The Court of Appeals agreed with the dissenting justice’s opinion below, holding that: “the relation back doctrine is not limited to cases where the amending party’s omission results from doubts regarding the omitted party’s identity or status. 40 N.Y.3d at 410. The Court clarified that the relation back “doctrine applies when the party knew or should have known that, but for the mistake—be it a simple oversight or a mistake of law (i.e., that the amending party failed to recognize the other party as a legally necessary party)—the non-amending party would have been named initially.” Id. at 412. That certainly was the situation in Nemeth, where the parties had been litigating against Rosa, her son, and their businesses for over a decade.

In line with precedent, the Court of Appeals noted that the “relation back” doctrine does not apply in all instances. Relation back will not apply when a plaintiff “intentionally decides not to assert a claim against a party known to be potentially liable” or when the new party was omitted “to obtain a tactical advantage in the litigation.” Id. at 408 (quoting Buran, 87 N.Y.2d at 181).

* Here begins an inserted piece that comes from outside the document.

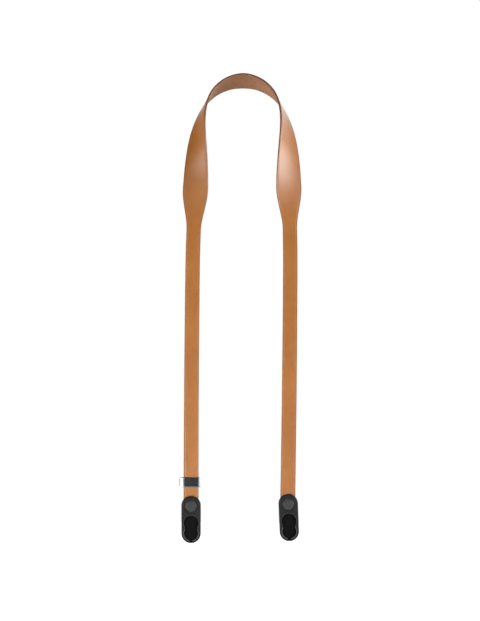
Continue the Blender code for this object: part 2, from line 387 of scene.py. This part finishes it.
def plastic_material(name, dark, light, rough, shine, grain_height, rim_highlight_of=None):
    """Moulded plastic: fine spark texture, faint flow marks, wear and, if asked, a painted
    highlight on a rim.
    """
    material, tree, shader = start_material(name)
    place = object_place(tree)
    fine = noise_of(tree, place, spark_scale, 3.0, 0.65)
    soft = noise_of(tree, place, flow_scale, 3.0)
    wear = noise_of(tree, stretched(tree, place, wear_scale), 1.0, 4.0, 0.6)
    colour = mix_colours(tree, remap(tree, soft, 0.3, 0.7, 0.0, 1.0), dark, light)
    colour = shaded(tree, colour, remap(tree, fine, 0.3, 0.7, 0.9, 1.1))
    if rim_highlight_of is not None:
        # The rim is lightened as a painted highlight, broken up by the wear noise
        rim_highlight = math_of(tree, "MULTIPLY", rim_highlight_of(tree), remap(tree, wear, 0.3, 0.6, 0.6, 1.0))
        colour = mix_colours(tree, rim_highlight, colour, RIM_HIGHLIGHT)
    tree.links.new(colour, shader.inputs["Base Color"])
    tree.links.new(remap(tree, wear, 0.35, 0.65, *rough), shader.inputs["Roughness"])
    shader.inputs["Specular IOR Level"].default_value = shine
    tree.links.new(bump_of(tree, fine, grain_height, 0.5), shader.inputs["Normal"])
    return material


def keyhole_rim_highlight(tree):
    """Painted highlight on the keyhole's chamfered rim, fading to nothing on the face round it."""
    place = attribute(tree, "local").outputs["Vector"]
    reach = None
    for height, radius, chamfer, share in (
            (upper_lobe, upper_lobe_radius, upper_lobe_chamfer, upper_rim_highlight),
            (lower_lobe, lower_lobe_radius, lower_lobe_chamfer, lower_rim_highlight)):
        flat = add_node(tree, "ShaderNodeVectorMath", settings=(("operation", "MULTIPLY_ADD"),),
                        values=((1, (1, 0, 1)), (2, (0, 0, -height))), links=((0, place),))
        away = add_node(tree, "ShaderNodeVectorMath", settings=(("operation", "LENGTH"),),
                        links=((0, flat.outputs["Vector"]),)).outputs["Value"]
        edge = radius + chamfer
        inner = remap(tree, away, radius - rim_inside, radius, 0.0, share)
        outer = remap(tree, away, edge, edge + rim_outside, 1.0, 0.0)
        ring = math_of(tree, "MULTIPLY", inner, outer)
        reach = ring if reach is None else math_of(tree, "MAXIMUM", reach, ring)
    depth = add_node(tree, "ShaderNodeSeparateXYZ", links=(("Vector", place),)).outputs["Y"]
    start, end = front_face + lower_lobe_chamfer, front_face + 2 * lower_lobe_chamfer
    return math_of(tree, "MULTIPLY", reach, remap(tree, depth, start, end, 1.0, 0.0))


def steel_material():
    """Polished steel with hairline scratches along the band and faint smears."""
    material, tree, shader = start_material("polished_steel")
    place = object_place(tree)
    hairs = noise_of(tree, stretched(tree, place, hair_scale), 1.0, 4.0, 0.7)
    smear = noise_of(tree, place, smear_scale, 3.0)
    colour = mix_colours(tree, remap(tree, hairs, 0.3, 0.7, 0.0, 1.0), STEEL_DARK, STEEL_LIGHT)
    tree.links.new(colour, shader.inputs["Base Color"])
    shader.inputs["Metallic"].default_value = 1.0
    tree.links.new(remap(tree, smear, 0.35, 0.65, 0.15, 0.18), shader.inputs["Roughness"])
    tree.links.new(bump_of(tree, hairs, hair_bump, 0.4), shader.inputs["Normal"])
    return material


# The leather strip

def table_slope(row, column):
    """Slope of a column at a row: the harmonic mean of its two sides, or flat at a turn.

    The roll starts flat too, since the two sides of the strap mirror each other at its top."""
    if row == 0 and column == ROLL:
        return 0.0
    sides = []
    for i in (row - 1, row):
        if 0 <= i < len(HANG) - 1:
            low, high = HANG[i], HANG[i + 1]
            sides.append((high[column] - low[column]) / (high[RUN] - low[RUN]))
    if len(sides) == 1:
        return sides[0]
    before, after = sides
    if before * after <= 0:
        return 0.0
    return 2 * before * after / (before + after)


def smooth_value(run, column):
    """Read a column of the hang table at any run, with no overshoot between its rows."""
    share = run / hang_run
    last = len(HANG) - 2
    row = max(i for i in range(last + 1) if i == 0 or HANG[i][RUN] <= share)
    low, high = HANG[row], HANG[row + 1]
    gap = high[RUN] - low[RUN]
    t = (share - low[RUN]) / gap
    if t > 1.0:
        return high[column]
    start, end = table_slope(row, column) * gap, table_slope(row + 1, column) * gap
    rise = high[column] - low[column]
    value = low[column] + t * start + t * t * (3 * rise - 2 * start - end)
    return value + t ** 3 * (start + end - 2 * rise)


def strip_directions(run, side):
    """Directions along the strip, across it and out of its grain side."""
    slope, rake, roll = (radians(smooth_value(run, column)) for column in (SLOPE, RAKE, ROLL))
    along = Vector((cos(slope) * cos(rake), -sin(rake), -sin(slope) * cos(rake)))
    outward = Vector((sin(slope), 0, cos(slope)))
    frontward = along.cross(outward)
    grain = outward * cos(roll) + frontward * sin(roll)
    across = along.cross(grain)
    mirror = Vector((side, 1, 1))
    return along * mirror, across * mirror, grain * mirror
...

The Court did not go further on this point, as it was not germane to the resolution of the issue in Nemeth, but it does leave unanswered questions. If a plaintiff knew about a potential party at the time of the initial filing, but did not include that party as a defendant in the complaint, how does the court determine if the plaintiff “intentionally decided not to assert a claim” or made a mistake in omitting the party? The answer to that question is left for another day. Until that issue is resolved, litigants should remain vigilant as to the limitations periods for their claims and all possible defendants that may need to be brought into their case before the statutory deadlines pass.